Customers will also need to consider the available fuel and commission a generator set to suit the source most readily available, whether this is liquid fuel, diesel oil, crude oil, heavy fuel oil, gas or even bi-fuel. This can help to save significantly on bought-in energy costs and reduce the expense of fuel transportation and storage.

Emergency scenarios

Careful consideration should also be made to the generator set’s ability to operate reliably in fault or emergency scenarios. For example, the engine will need to meet stringent marine classifications and offshore fire regulations, with the ability to withstand a fire for a certain duration without affecting generator performance.

Many engines are also specified to operate at a certain degree of tilt during evacuation procedures, which requires careful planning of the engine support structures and the ancillary equipment, such as the fuel tanks, radiators and bearings to ensure they can continue to perform reliably.

Maintenance regime

Operators are keen to keep existing assets running as efficiently as possible, for as long as possible. At the same time, there will be stringent regulations in place governing maintenance schedules, driven by both health and safety and rig safety case compliance.
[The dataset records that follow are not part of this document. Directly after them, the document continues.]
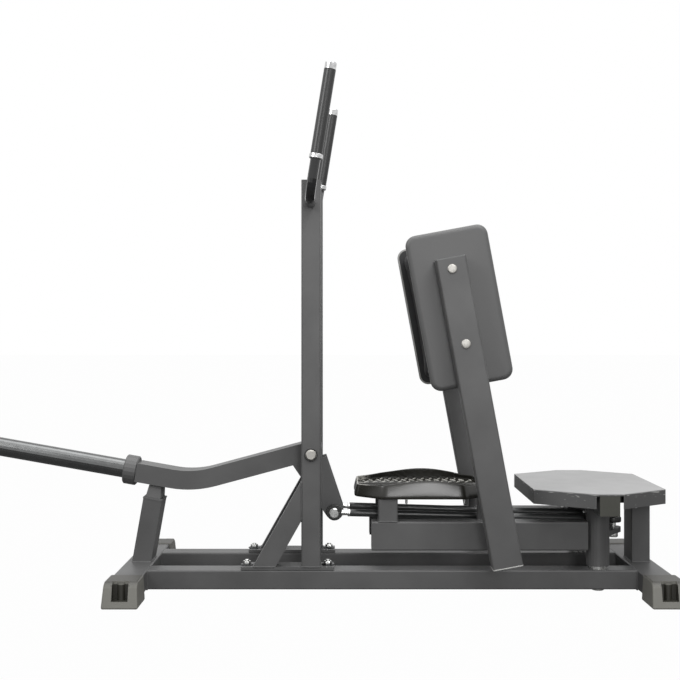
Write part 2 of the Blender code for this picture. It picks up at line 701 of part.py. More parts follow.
def addLeverBolt():
    across = Matrix.Translation(leverPivot) @ lyingAlongY
    addBolt("lever_axle", LEVER_BOLT_RADIUS, LEVER_BOLT_HEAD, LEVER_BOLT_HEAD_LENGTH, LEVER_WASHER_RADIUS,
            LEVER_WASHER_THICKNESS, railOuter + FIT, None, BRIGHT_STEEL, across)


def linkPlateOutline():
    """From the lever's underside down to a round nose about the link pin."""
    def underside(x):
        below = LEVER_HEIGHT / 2 + FIT
        return LEVER_PIVOT_Z + (x - UPRIGHT_X) * math.tan(rearSlope) - below / math.cos(rearSlope)

    front, rear = UPRIGHT_X - LINK_PLATE_FRONT, UPRIGHT_X + LINK_PLATE_REAR
    pin = (linkPin.x, linkPin.z)
    lower = tangentAngle((front, underside(front)), pin, LINK_PLATE_NOSE, -1)
    upper = tangentAngle((rear, underside(rear)), pin, LINK_PLATE_NOSE, 1)
    nose = arc(pin, LINK_PLATE_NOSE, lower, upper + 360, 8)
    return [(rear, underside(rear)), (front, underside(front))] + nose


def tangentAngle(point, centre, radius, turn):
    """Angle round the centre at which a line from the point touches the circle."""
    dx, dy = point[0] - centre[0], point[1] - centre[1]
    spread = math.degrees(math.acos(radius / math.hypot(dx, dy)))
    return math.degrees(math.atan2(dy, dx)) - turn * spread


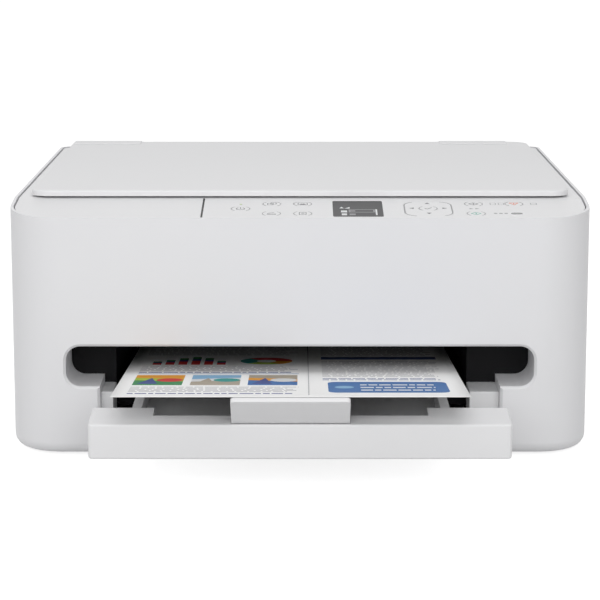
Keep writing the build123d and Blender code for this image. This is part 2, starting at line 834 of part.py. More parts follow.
with BuildPart() as scan_bar:
    block(scan_bar_x - scan_bar_w / 2, scan_bar_x + scan_bar_w / 2, glass_mid - glass_view_d / 2,
          glass_mid + glass_view_d / 2, scan_bar_z, scan_bar_z + scan_bar_h)
    block(scan_bar_x - scan_slot_w / 2, scan_bar_x + scan_slot_w / 2,
          glass_mid - glass_view_d / 2 + scan_slot_in, glass_mid + glass_view_d / 2 - scan_slot_in,
          scan_bar_z + scan_bar_h - scan_slot_d, scan_bar_z + scan_bar_h + 1, mode=Mode.SUBTRACT)
    rod(scan_bar_x - scan_bar_w, scan_bar_x + scan_bar_w, glass_mid, scan_rail_z,
        scan_rail_r + running_gap, mode=Mode.SUBTRACT)
finish(scan_bar.part, "scan_bar")

# Control panel: a plate over the right of the sloping front
buttons = {
    "power_button": (power_x, power_y, power_key_r),
    "copy_button": (left_keys_x, back_keys_y, key_r),
    "scan_button": (left_keys_x, front_keys_y, key_r),
    "quality_button": (mid_keys_x, back_keys_y, key_r),
    "size_button": (mid_keys_x, front_keys_y, key_r),
    "ok_button": (pad_x, ok_y, key_r),
    "start_grey_button": (start_x, back_keys_y, key_r),
    "start_colour_button": (start_x, front_keys_y, key_r),
    "cancel_button": (stop_key_x, back_keys_y, key_r),
}
with BuildPart() as control_panel:
    with BuildSketch(Plane.XY.offset(scan_low)) as panel_area:
        add(plan_outline(0, deck_inset))
        with Locations(((panel_left + body_w / 2) / 2, (front + panel_back) / 2)):
            Rectangle(body_w / 2 - panel_left, panel_back - front, mode=Mode.INTERSECT)
    extrude(amount=scanner_h + 5)
    extrude(rim_layer(deck_below_rim, deck_below_rim + panel_t / cos(slope)), amount=2 * body_w,
            mode=Mode.INTERSECT)
    with BuildSketch(panel_plane.offset(-panel_t - 2)):
        for name, (key_x, key_y, radius) in buttons.items():
            if name != "ok_button":
                with Locations((key_x, key_y)):
                    Circle(radius + key_gap)
        with Locations((screen_x, screen_y)):
            RectangleRounded(screen_w + 2 * screen_gap, screen_d + 2 * screen_gap, screen_r)
        with Locations((pad_x, pad_y)):
            RectangleRounded(pad_w + 2 * key_gap, pad_d + 2 * key_gap, pad_r)
        with Locations((lamp_x, front_keys_y)):
            RectangleRounded(lamp_w, lamp_d, lamp_d / 2 - lamp_end)
        with Locations((power_x, led_y)):
            Circle(led_r)
    extrude(amount=panel_t + 5, mode=Mode.SUBTRACT)
finish(control_panel.part, "control_panel")

with BuildPart() as status_bar:
    with BuildSketch(Plane.XY.offset(scan_low)):
        with Locations((panel_left - bar_w / 2, (front + deck_inset + panel_back) / 2)):
            Rectangle(bar_w - bar_gap, panel_back - front - deck_inset)
    extrude(amount=scanner_h + 5)
    extrude(rim_layer(deck_below_rim + bar_low, deck_below_rim + panel_t / cos(slope)), amount=2 * body_w,
            mode=Mode.INTERSECT)
finish(status_bar.part, "status_bar")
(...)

In some instances, these have been in existence for a number of years and may not be offering added value, in terms of incorporating the latest industry best practice.

Implementing a comprehensive service support package can help operators to maintain generator set reliability and optimise performance.

Suppliers should also be able to provide cost evaluations on older installations and make an assessment on whether it may be more cost effective in the long term to replace with a newer model, rather than continuing to repair reoccurring faults.